§ **Dataset records**:
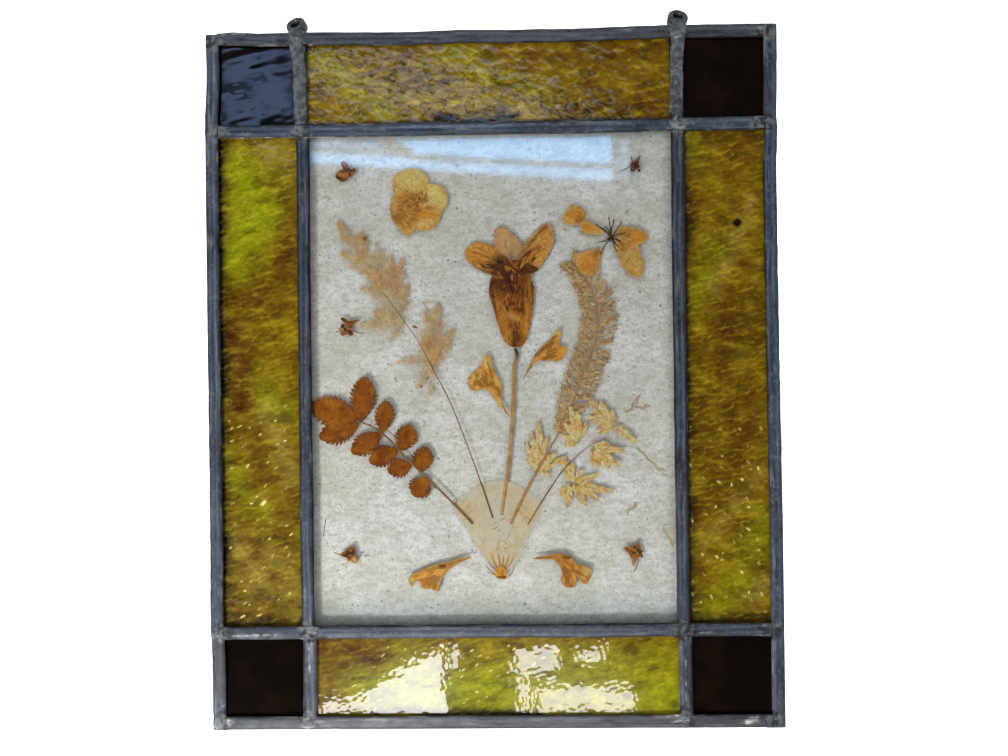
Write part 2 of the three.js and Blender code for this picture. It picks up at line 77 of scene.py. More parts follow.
def layeredNoise(x, z, size, seed, layers=3):
    total = 0.0
    weight = 1.0
    for layer in range(layers):
        total = total + weight * gridNoise(x + 7.3 * layer, z - 4.1 * layer, size / 2 ** layer,
                                           seed + layer)
        weight *= 0.5
    return total / (2 - 0.5 ** (layers - 1))


def smoothStep(low, high, value):
    share = np.clip((value - low) / (high - low), 0, 1)
    return share * share * (3 - 2 * share)


# How strongly the given strokes (x0, z0, x1, z1, width, strength) cover each point
def strokesAt(x, z, strokes, softness=1.0):
    cover = np.zeros(np.shape(x))
    for x0, z0, x1, z1, width, strength in strokes:
        dx, dz = x1 - x0, z1 - z0
        length = dx * dx + dz * dz + 1e-9
        share = np.clip(((x - x0) * dx + (z - z0) * dz) / length, 0, 1)
        away = np.hypot(x - x0 - share * dx, z - z0 - share * dz) / (width * 0.5)
        cover = np.maximum(cover, strength * np.exp(-away ** 2 * 1.2 / softness))
    return cover


# Faces of a tube of rings with the given number of points, capped at both ends or closed on itself
def tubeFaces(rings, size, closed=False):
    faces = []
    for ring in range(rings if closed else rings - 1):
        here, there = ring * size, (ring + 1) % rings * size
        faces += [(here + k, here + (k + 1) % size, there + (k + 1) % size, there + k) for k in range(size)]
    if not closed:
        faces += [tuple(range(size)), tuple(range((rings - 1) * size, rings * size))]
    return faces


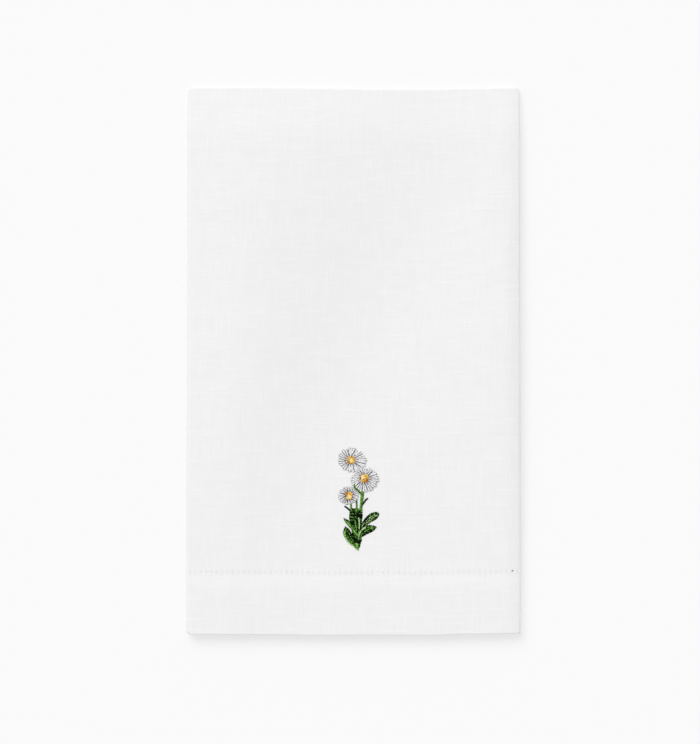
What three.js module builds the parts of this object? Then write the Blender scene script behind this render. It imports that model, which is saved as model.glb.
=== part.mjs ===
// A white linen hand towel, folded flat. Both long sides are turned in behind the centre panel until
// their edges almost meet, and the strip is then folded once across, so that one hemmed end lies on
// top and the other under it. The towel is one piece of cloth, and its hems are part of it. Laid out
// flat it is about 345 x 569 mm.
//
// Millimetres, +X across the face, +Y from the hemmed end towards the cross fold, +Z up. The origin
// is under the middle of the folded towel, on the surface that it lies on.

import * as THREE from "three";

const { lerp, smoothstep, degToRad } = THREE.MathUtils;

// The folded towel, seen from above.
const FACE_LENGTH = 285; // from the hemmed end on top to the outside of the cross fold
const BACK_SHORTFALL = 2.5; // the end underneath stops this far short of the one on top
const SLIT = 3; // left open between the two long edges behind the centre panel
const HEM = 32.1; // height of the hem at each end

// The cloth.
const SHEET = 1; // thickness of one layer, with the air in its weave and creases
const HEM_SHEET = 1.12; // thickness of one layer in a pressed hem, where the cloth is turned over
const HEM_RISE = 10; // a hem gains its thickness over this distance, from its stitching outwards
const STITCH_DIP = 0.25; // the row of stitching is drawn this far into the outside of the cloth
const STITCH_HALF = 1.2; // half the width of that dip
const GAP = 0.3; // air between two layers

// How far the two side folds lie from the middle of the face, from the hemmed end upwards.
const SIDE_FOLDS = [
  { up: 0, left: 87.5, right: 87.2 },
  { up: 60, left: 87.5, right: 87.3 },
  { up: 130, left: 87.1, right: 87.0 },
  { up: 190, left: 86.9, right: 86.8 },
  { up: 250, left: 87.0, right: 86.9 },
  { up: 285, left: 86.9, right: 86.6 },
];

// How far the cross fold and the two ends wander from straight lines, towards +Y.
const END_LINES = [
  { across: -87, fold: 0.3, top: 0.2, under: 0.5 },
  { across: -50, fold: 0.4, top: 0.1, under: -0.2 },
  { across: -15, fold: 0.0, top: -0.3, under: -0.4 },
  { across: 10, fold: -0.4, top: -0.1, under: 0.1 },
  { across: 37, fold: -0.5, top: -0.3, under: 0.3 },
  { across: 63, fold: 0.1, top: 0.4, under: -0.1 },
  { across: 87, fold: 0.4, top: 0.7, under: -0.5 },
];

// The layer underneath lies a little inside the one on top, more so away from the cross fold.
const BACK_INSET = 1.1;
const INSET_REACH = 90;

// Soft swells of the stack, by the place of the middle, the half-lengths and the height of each.
const SWELLS = [
  { name: "whole", x: 0, y: 0, halfX: 400, halfY: 500, turn: 0, height: 0.5 },
  { name: "left", x: -54, y: -5, halfX: 30, halfY: 120, turn: -8, height: 0.6 },
  { name: "right", x: 84, y: 12, halfX: 30, halfY: 110, turn: 4, height: 0.9 },
];

// The swells die away towards the folded sides: by this share of their height, over this distance.
// The left fold is pressed flat and the right one stays round.
const SHOULDERS = {
  left: { share: 1, reach: 32 },
  right: { share: 0.3, reach: 10 },
  crossFold: { share: 1, reach: 32 },
};

// Corners.
const END_CORNER = 1.2; // radius of the corners at the hemmed ends
const FOLD_CORNER = 1.3; // the side folds draw in this far round the cross fold

// Fineness of the faces, in spans.
const FLAP_SPANS = 8; // half as many as the centre panel
const SIDE_FOLD_SPANS = 6;
const CROSS_FOLD_SPANS = 8;
const BODY_SPANS = 14;
const HEM_SPANS = 3;

const STACK = 4 * SHEET + 3 * GAP; // the four layers of the body and the air between them
const FOLD_START = FACE_LENGTH - STACK / 2; // the cross fold bends from here

const shares = (spans) => Array.from({ length: spans + 1 }, (_, i) => i / spans);

// The value of a column at a place between two rows of a table.
function readTable(table, key, place, column) {
  const next = table.findIndex((row) => row[key] >= place);
  if (next <= 0) return table[next === 0 ? 0 : table.length - 1][column];
  const [low, high] = [table[next - 1], table[next]];
  return lerp(low[column], high[column], smoothstep(place, low[key], high[key]));
}

// Thickness of one layer at a distance from its hemmed end.
function sheetAt(fromEnd) {
  return lerp(HEM_SHEET, SHEET, smoothstep(fromEnd, HEM - HEM_RISE, HEM));
}

// Depth of the dip along a hem's stitching at a distance from the hemmed end.
function dipAt(fromEnd) {
  return STITCH_DIP * Math.max(0, 1 - Math.abs(fromEnd - HEM) / STITCH_HALF);
}

// Height of the whole stack, up the face from the hemmed end on top.
function stackAt(up) {
  return 2 * sheetAt(up) + 2 * sheetAt(up - BACK_SHORTFALL) + 3 * GAP;
}

// How far a quarter-round corner pulls a side in, at a distance from the end.
function cornerAt(fromEnd) {
  const short = Math.max(0, END_CORNER - fromEnd);
  return END_CORNER - Math.sqrt(END_CORNER ** 2 - short ** 2);
}

// Stations across the cloth, from the long edge behind the left half to the one behind the right.
// side is -1 or 1 on a flap or a side fold and 0 on the centre panel; turn is 180 degrees on a flap.
// They lie closer together near the side folds, and those of a flap lie under those of the panel.
function stationsAcross() {
  const flap = shares(FLAP_SPANS).map((share) => ({
    side: 1,
    run: 1 - Math.cos((share * Math.PI) / 2),
    turn: 180,
  }));
  const bend = shares(SIDE_FOLD_SPANS)
    .slice(1, -1)
    .map((share) => ({ side: 1, run: 0, turn: 180 * share }));
  const panel = shares(2 * FLAP_SPANS).map((share) => ({
    side: 0,
    run: (1 - Math.cos(share * Math.PI)) / 2,
    turn: 0,
  }));
  const leftwards = (station) => ({ ...station, side: -1 });
  return [
    ...[...bend, ...flap].reverse().map(leftwards),
    ...panel,
    ...bend,
    ...flap,
  ];
}

// Stations along the cloth, from the end on top, round the cross fold, to the end underneath. up is
// the height on the face where a station lies, and turn is 180 degrees on the half underneath.
function stationsAlong() {
  const bodyStart = HEM + BACK_SHORTFALL + 2 * STITCH_HALF;
  const half = (end) => {
    const stitching = end + HEM;
    const hem = shares(HEM_SPANS).map((share) => lerp(end + END_CORNER, HEM - HEM_RISE, share));
    const dip = [stitching - STITCH_HALF, stitching, stitching + STITCH_HALF];
    const body = shares(BODY_SPANS).map((share) => lerp(bodyStart, FOLD_START, share));
    return [end, end + END_CORNER / 3, ...hem, HEM - HEM_RISE / 2, ...dip, ...body];
  };
  const top = half(0).map((up) => ({ up, turn: 0, end: 0 }));
  const bend = shares(CROSS_FOLD_SPANS)
    .slice(1, -1)
    .map((share) => ({ up: FOLD_START, turn: 180 * share, end: 0 }));
  const under = half(BACK_SHORTFALL)
    .reverse()
    .map((up) => ({ up, turn: 180, end: BACK_SHORTFALL }));
  return [...top, ...bend, ...under];
}

// The folded section at one station along the cloth: how far a point lies across the face, and how
// deep under the outside of its own half.
function foldSides(across, along, isOuter) {
  const sheet = sheetAt(along.up - along.end);
  const radius = sheet + GAP / 2; // outside of a side fold
  const depth = isOuter ? dipAt(along.up - along.end) : sheet;
  const inset = (along.turn / 180) * BACK_INSET * smoothstep(FOLD_START - along.up, 0, INSET_REACH);
  const drawnIn =
    inset + cornerAt(along.up - along.end) + FOLD_CORNER * Math.sin(degToRad(along.turn)) ** 2;
  const left = -(readTable(SIDE_FOLDS, "up", along.up, "left") - drawnIn - radius);
  const right = readTable(SIDE_FOLDS, "up", along.up, "right") - drawnIn - radius;
  if (across.side === 0) return { x: lerp(left, right, across.run), deep: depth };
  const hinge = across.side < 0 ? left : right;
  const turn = degToRad(across.turn);
  const flat = lerp(hinge, (across.side * SLIT) / 2, across.run);
  return {
    x: flat + across.side * (radius - depth) * Math.sin(turn),
    deep: radius - (radius - depth) * Math.cos(turn),
  };
}

// How far the top of the stack stands above its plain height at a place on the face.
function swellAt(x, up) {
  const y = up - FACE_LENGTH / 2;
  const sum = SWELLS.reduce((total, swell) => {
    const angle = degToRad(swell.turn);
    const [dx, dy] = [x - swell.x, y - swell.y];
    const u = (dx * Math.cos(angle) + dy * Math.sin(angle)) / swell.halfX;
    const v = (dy * Math.cos(angle) - dx * Math.sin(angle)) / swell.halfY;
    return total + swell.height * Math.exp(-(u * u + v * v));
  }, 0);
  const kept = (shoulder, distance) =>
    1 - shoulder.share * (1 - smoothstep(distance, 0, shoulder.reach));
  return (
    sum *
    kept(SHOULDERS.left, x + readTable(SIDE_FOLDS, "up", up, "left")) *
    kept(SHOULDERS.right, readTable(SIDE_FOLDS, "up", up, "right") - x) *
    kept(SHOULDERS.crossFold, FACE_LENGTH - up)
  );
}

// The place of a point of the cloth in the folded towel.
function foldPoint(across, along, isOuter) {
  const { x, deep } = foldSides(across, along, isOuter);
  const stack = stackAt(along.up);
  const turn = degToRad(along.turn);
  const up = along.up + (stack / 2 - deep) * Math.sin(turn);
  const height = stack / 2 + (stack / 2 - deep) * Math.cos(turn);
  const end = lerp(
    readTable(END_LINES, "across", x, "top"),
    readTable(END_LINES, "across", x, "under"),
    along.turn / 180,
  );
  const wander = lerp(end, readTable(END_LINES, "across", x, "fold"), up / FACE_LENGTH);
  return new THREE.Vector3(x, up + wander, height * (1 + swellAt(x, up) / stack));
}

// The cloth starts as a flat slab with one span for each pair of neighbouring stations, and each of
// its points is then folded into place. The slab's +Z face becomes the outside of the folded towel.
function makeTowel() {
  const across = stationsAcross();
  const along = stationsAlong();
  const [spansX, spansY] = [across.length - 1, along.length - 1];
  const geometry = new THREE.BoxGeometry(spansX, spansY, 1, spansX, spansY, 1);
  const points = geometry.getAttribute("position");
  const point = new THREE.Vector3();
  for (let i = 0; i < points.count; i++) {
    point.fromBufferAttribute(points, i);
    const column = across[Math.round(point.x + spansX / 2)];
    const row = along[Math.round(point.y + spansY / 2)];
    points.setXYZ(i, ...foldPoint(column, row, point.z > 0));
  }
  geometry.computeBoundingBox();
  const middle = geometry.boundingBox.getCenter(new THREE.Vector3());
  geometry.translate(-middle.x, -middle.y, -geometry.boundingBox.min.z);
  geometry.computeVertexNormals();
  return geometry;
}

const linen = new THREE.MeshStandardMaterial({
  name: "linen",
  color: "#f2f2f0",
  roughness: 0.9,
  metalness: 0,
});

const towel = new THREE.Mesh(makeTowel(), linen);
towel.name = "hand_towel";

const part = new THREE.Group();
part.name = "folded_hand_towel";
part.add(towel);

export default part;
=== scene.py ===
"""Dresses the folded hand towel: its linen, hemstitched hems and embroidered daisy sprig.

The towel is drawn flat, and fold() puts each point of it in its place. A point of the flat cloth is
(u, v): u runs across it from the middle of the embroidered panel, and v runs along it from the
hemmed end that lies on top. Sizes are in millimetres until make_mesh() turns them into metres.
"""

import math
import bpy
import numpy as np
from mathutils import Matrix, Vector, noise


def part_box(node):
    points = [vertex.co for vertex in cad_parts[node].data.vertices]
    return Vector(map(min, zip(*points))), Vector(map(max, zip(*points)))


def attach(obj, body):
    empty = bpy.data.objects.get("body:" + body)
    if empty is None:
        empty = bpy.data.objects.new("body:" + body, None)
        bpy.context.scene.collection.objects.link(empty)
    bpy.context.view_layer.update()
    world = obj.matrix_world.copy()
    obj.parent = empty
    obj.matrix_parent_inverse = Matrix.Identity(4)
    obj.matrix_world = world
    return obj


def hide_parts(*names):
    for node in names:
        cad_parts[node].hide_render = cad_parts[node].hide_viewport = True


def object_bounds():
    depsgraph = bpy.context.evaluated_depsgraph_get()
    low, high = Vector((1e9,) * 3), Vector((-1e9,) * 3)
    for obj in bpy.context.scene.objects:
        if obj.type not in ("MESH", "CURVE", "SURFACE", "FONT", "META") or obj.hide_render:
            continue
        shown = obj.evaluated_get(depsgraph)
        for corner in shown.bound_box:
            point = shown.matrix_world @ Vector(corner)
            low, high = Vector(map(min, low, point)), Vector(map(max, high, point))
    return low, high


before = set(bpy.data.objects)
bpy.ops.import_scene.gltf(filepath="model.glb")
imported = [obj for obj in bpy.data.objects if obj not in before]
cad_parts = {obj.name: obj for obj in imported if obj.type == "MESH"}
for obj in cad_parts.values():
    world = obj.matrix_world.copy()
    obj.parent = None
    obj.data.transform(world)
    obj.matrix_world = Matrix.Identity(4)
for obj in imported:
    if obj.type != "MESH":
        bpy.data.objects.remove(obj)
CAD_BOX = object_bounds()

MM = 0.001
SEED = 7
random = np.random.default_rng(SEED)


def table(columns, *rows):
    """A list of rows whose values are named by their columns."""
    return [dict(zip(columns, row)) for row in rows]


# -------- the folded towel, as its solid has it

FACE_LENGTH = 285.0  # from the hemmed end on top to the outside of the cross fold
BACK_SHORTFALL = 2.5  # the end underneath stops this far short of the one on top
SLIT = 3.0  # open between the two long edges behind the centre panel
HEM = 32.1  # height of the hem at each end
SHEET = 1.0  # thickness of one layer of the solid
HEM_SHEET = 1.12  # of one layer in the hems
HEM_RISE = 10.0  # it grows to that over this distance
GAP = 0.3  # air between two layers
STACK = 4 * SHEET + 3 * GAP
FOLD_START = FACE_LENGTH - STACK / 2
FOLD_CLOTH = math.pi * (STACK - SHEET) / 2  # length of cloth in the cross fold
BACK_INSET = 1.1  # the lower half's side folds lie this much further in,
INSET_REACH = 90.0  # from this far from the cross fold on

FLAT_WIDTH = 345.0
FLAT_LENGTH = 2 * FOLD_START + FOLD_CLOTH - BACK_SHORTFALL

# How far the side folds lie from the middle of the face, and how far the ends wander towards +Y.
SIDE_FOLDS = {
    "up": (0, 60, 130, 190, 250, 285),
    "left": (87.5, 87.5, 87.1, 86.9, 87.0, 86.9),
    "right": (87.2, 87.3, 87.0, 86.8, 86.9, 86.6),
}
END_LINES = {
    "across": (-87, -50, -15, 10, 37, 63, 87),
    "fold": (0.3, 0.4, 0.0, -0.4, -0.5, 0.1, 0.4),
    "top": (0.2, 0.1, -0.3, -0.1, -0.3, 0.4, 0.7),
    "under": (0.5, -0.2, -0.4, 0.1, 0.3, -0.1, -0.5),
}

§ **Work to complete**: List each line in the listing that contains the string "objects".

§ **Complete answer**:
    empty = bpy.data.objects.get("body:" + body)
        empty = bpy.data.objects.new("body:" + body, None)
        bpy.context.scene.collection.objects.link(empty)
    for obj in bpy.context.scene.objects:
before = set(bpy.data.objects)
imported = [obj for obj in bpy.data.objects if obj not in before]
        bpy.data.objects.remove(obj)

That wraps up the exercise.